Historian Michael McCormick told Science that 536 CE wasn’t just the worst year up until then, but “the beginning of one of the worst periods to be alive.” The climate still hadn’t recovered five years later when the first bubonic plague broke out, wiping out up to half the population of the Eastern Roman Empire. Two more eruptions in the 540s certainly didn’t help matters, either. The Late Antique Little Ice Age, as the period is known, lasted more than a century, clearing up between 660 CE and 680 CE, depending on the location.
CE and BCE.
Round about then St Marks Basilica was built in Venice so it was a good period for the Christian world
Here I am still wondering how they got the opinion from medieval scholars who are all long dead. Did they do seances? Or did they find really old writings?
The famous eruption of Krakatoa was in the 1880s. It continues to be active.

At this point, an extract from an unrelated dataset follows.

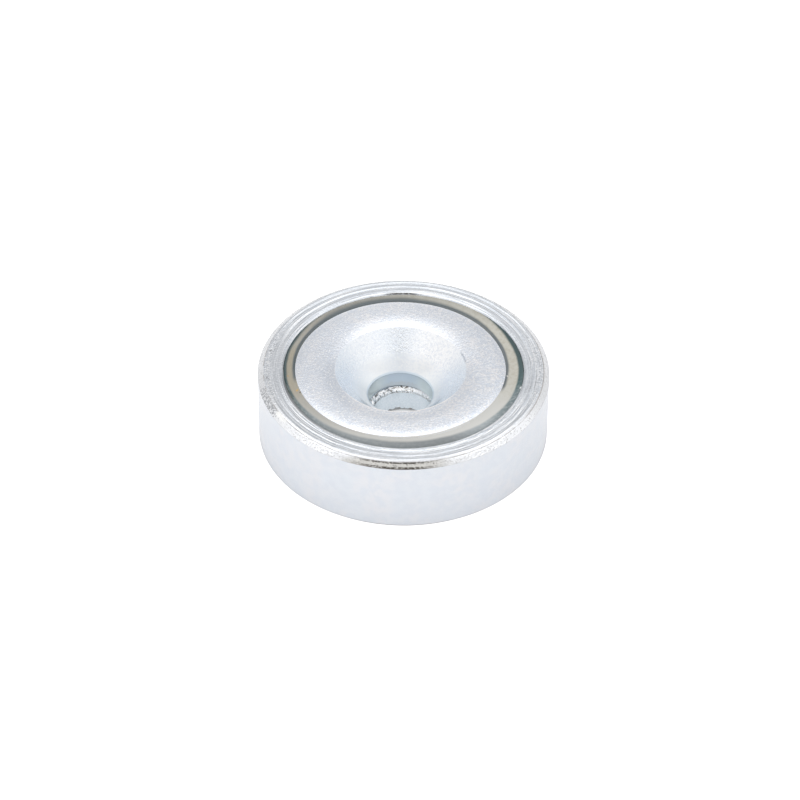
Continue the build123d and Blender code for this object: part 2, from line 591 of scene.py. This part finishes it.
def tear_ledge(r, z, angle):
    """Torn edge of the hole, where the drill broke through, with a burr at its left."""
    middle_radius = 2.8
    left = np.exp(-(((angle[0] - radians(168)) / radians(26)) ** 2))
    for row in range(r.shape[0]):
        r0, z0 = r[row, 0], z[row, 0]
        if r0 < LEDGE_RADIUS + 0.01 and 2.00 < z0 < 2.6:
            size = 1.0 if z0 > 2.15 else 0.35
            one = facets(400 + row, 0.26, middle_radius) + 0.5 * facets(500 + row, 0.12, middle_radius)
            two = facets(600 + row, 0.22, middle_radius)
            z[row] = np.minimum(z[row] + 0.045 * size * one * (1 + 0.7 * left) + 0.03 * left, FLOOR_Z + 0.01)
            r[row] = r[row] - 0.035 * size * two * (1 + 0.7 * left) - 0.015 * left


# ---------------------------------------------------------------- ring magnet
# radius and slope of the magnet's face, from the countersink outwards
FACE_TILTS = (
    (5.63, -12.0),
    (5.8, -10.5),
    (6.1, -8.5),
    (6.35, -5.6),
    (6.5, -4.4),
    (6.7, -3.1),
    (6.9, -2.0),
    (7.1, -0.9),
    (7.25, 0.2),
    (7.5, 0.9),
    (7.8, 1.1),
    (8.0, 1.2),
    (8.2, 1.9),
    (8.35, 3.2),
    (8.5, 5.3),
    (8.7, 8.5),
    (8.85, 10.5),
    (8.95, 14.0),
    (9.0, 25.0),
    (9.03, 48.0),
    (9.05, 75.0),
)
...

OK ... looked it up. 1883.
Tambora (in the same general part of the world) blew in 1815.
Both had extended weather effects for a several months.
They’re using our calendar, they can use our terms.

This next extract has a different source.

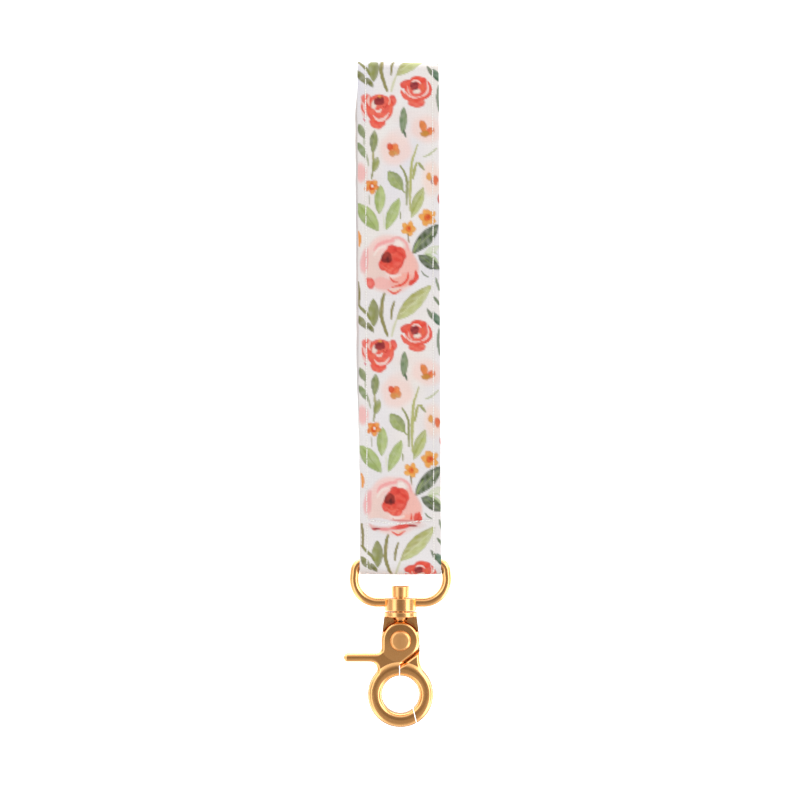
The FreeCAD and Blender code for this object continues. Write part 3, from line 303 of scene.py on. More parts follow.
    def rose_a(self):
        """Open rose on the right."""
        cx, cv = 5.0, 9.3
        self.blob(1.5, 7.2, 1.7, 1.35, -25, "EC5B48", wobble=0.1, shade="E24737")
        self.stroke([(0.3, 9.6), (1.3, 11.0), (3.0, 12.1), (5.2, 12.6)], 1.5, "EC5E49", taper=0.45)
        self.blob(5.0, 13.2, 2.7, 1.3, 5, "EE5543", wobble=0.1, shade="F0715A")
        self.blob(cx, cv - 0.6, 3.9, 3.7, 0, "E9503F", wobble=0.05, shade="EF6450")
        self.blob(5.7, 5.8, 2.4, 1.3, 10, "E8483A", wobble=0.08, shade="F2634E")
        # pale crescents between the petals
        self.stroke([(1.2, 9.2), (2.6, 10.9), (4.6, 11.5), (6.6, 11.0)], 0.55, "F6CFC6", taper=0.7)
        self.stroke([(8.3, 7.0), (8.6, 8.6), (7.9, 10.2), (6.4, 11.1)], 0.75, "F7D2CA", taper=0.7)
        self.stroke([(2.2, 8.0), (2.6, 9.9), (3.6, 10.8)], 0.5, "F4B9AC", taper=0.7)
        self.stroke([(3.3, 7.0), (4.1, 6.1), (5.5, 6.2), (6.3, 7.0)], 0.6, "F6D8CF", taper=0.6)
        self.blob(5.1, 9.5, 1.15, 0.75, -15, "F6E3D6", wobble=0.12, soft=0.2)
        self.blob(6.9, 8.2, 0.7, 1.3, -15, "EE6A4E", wobble=0.1)
        self.blob(4.3, 7.7, 1.45, 1.25, 0, "A23C3E", wobble=0.14, shade="7E2A34")
        self.blob(4.9, 7.1, 0.35, 0.3, 0, "8A2A30", rim=0)
        self.blob(3.5, 8.6, 0.4, 0.35, 0, "A8443E", rim=0)
        self.stroke([(8.5, 6.2), (9.3, 8.4), (8.8, 10.6), (6.9, 12.1)], 1.0, "E8503F", taper=0.6)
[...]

Or they can use their own calendar.
1.) Antichristian bigotry, rife in the academy.
2.) Yes, sadly.
Mine was 2003, followed by 2019. But to each his own.
When Old Faithful finally blows....most of “us” won’t experience much!
“”””The sun didn’t shine in Europe, the Middle East, and parts of Asia for 18 whole months
That summer, temperatures dropped more than 30 degrees in parts of Europe and Asia (it even snowed in China), so crops failed, leading to widespread famine, starvation, and economic stagnation.””””
I have often wondered what madness must have been normal for all the humans of that time, when conversations about European weirdness or religious zealotry arise and are about the period of the dates of the Black Plague I often point out that people’s minds and their culture had to have been greatly affected by the mass of unexplained and sinister death all around them.
We hear about the big ones like Etna in Sicily that has been erupting for centuries. However, every once in awhile one like Mount St Helens or Vesuvius or Krakatoa really blows a billion tons of material into the sky and reminds us we are very insignificant.
Bring out your dead.
Read the whole thing but WHICH VOLCANO DID IT!
The historians discussing it chose 536 as the time it began, not just as a single disastrous year. As the article states, there were two more volcanoes to follow and the plague stuck around for a while. At that point Constantinople took back Northern Africa from the Vandals and began the Gothic Wars. Procopius can be a fun read but I wouldn't want to have been there.
Some trivia from wikipedia: https://en.wikipedia.org/wiki/Volcanic_winter_of_536
The volcanic winter was caused by at least three simultaneous eruptions of uncertain origin, with several possible locations proposed in various continents.
There is evidence of still another volcanic eruption in 547 which would have extended the cool period. The volcanic eruptions caused crop failures, and were accompanied by the Plague of Justinian, famine, and millions of deaths and initiated the Late Antique Little Ice Age, which lasted from 536 to 560.
Things weren’t so bad that they prevented Justinian from prosecuting the Gothic wars in Italy, and building Hagia Sophia in Constantinople.
“…temperatures dropped more than 30 degrees in parts of Europe and Asia”
You’d think a drop like that would wipe out ALL life except for some one-called things.